One of the most important lessons my parents taught us kids when we were growing up was always to be honest, always to tell the truth. Even when doing so would cause us pain (as in bringing on punishment for something we admitted doing), they expected us to tell the truth. Being true to one’s word was the most important characteristic of the reputation they wanted us to develop. Such had been the case with our ancestors, and they wanted it to continue with us.

I thought of my parents’ admonition recently when I ran across two quotations from Napoleon Hill (on the right in the photo with W. Clement Stone). I share them here with the hope that they will inspire you, too.

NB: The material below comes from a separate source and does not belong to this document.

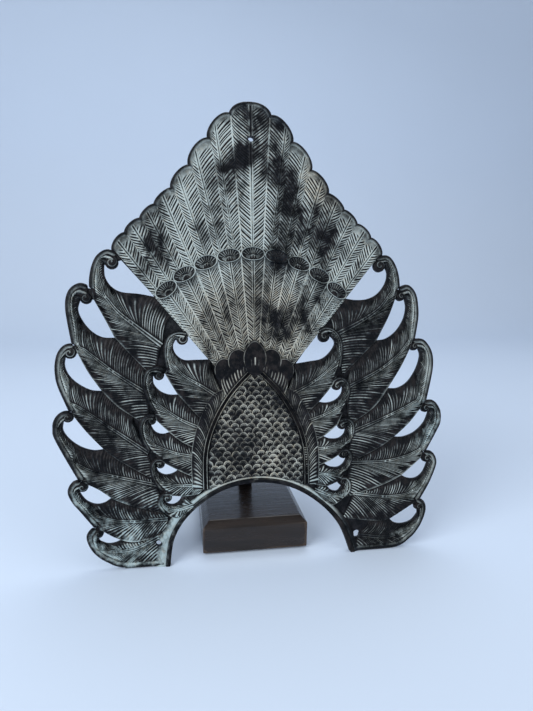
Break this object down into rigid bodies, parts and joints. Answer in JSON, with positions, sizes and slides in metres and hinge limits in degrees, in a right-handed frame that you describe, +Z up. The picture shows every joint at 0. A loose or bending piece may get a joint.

It’s mighty easy to justify dishonesty if you make your living from it. [For some reason, I automatically thought of politicians when I read that statement! A sad commentary on the state of our government today.] The subconscious mind makes no moral judgments. If you tell yourself something over and over, your subconscious mind will eventually accept even the most blatant lie as fact. Those whose lives and careers have been destroyed by dishonest behavior began the process of self-destruction when they convinced themselves that one slight infraction of the rules wouldn’t matter. When you sell yourself on an idea, make sure the idea is positive, beneficial to you, and harmless to others. Just as negative thoughts and deeds return to their originator, so do positive ones. When you practice honest, ethical behavior, you set in motion a force for good that will return to you many times over.

Closely related to and building upon that first quotation is the second one:

Falsehood does evermore have a way of publishing itself. It is virtually impossible to conceal the truth forever. It is the natural order of things that the truth will eventually come out. This single fact is the foundation of our judicial system and the basis on which all human relationships are formed. A business, professional, or personal relationship built upon a lie cannot long endure, but one that is founded on truth and equality of benefit for the participants is unlimited. Make it a practice to tell the truth in all that you do–even when it doesn’t matter–and you will form a habit of truthfulness. You will know instinctively that it is better to tell the truth and face the consequences than to launch a falsehood that will eventually make itself known to the world.

Mother and Daddy had never read anything by Napoleon Hill, but they read faithfully the original source of his tidbits of wisdom: the Bible. Jesus Christ said, “I am the way, the TRUTH, and the life” (John 14:6). What better foundation to build a reputation upon than the Truth Himself?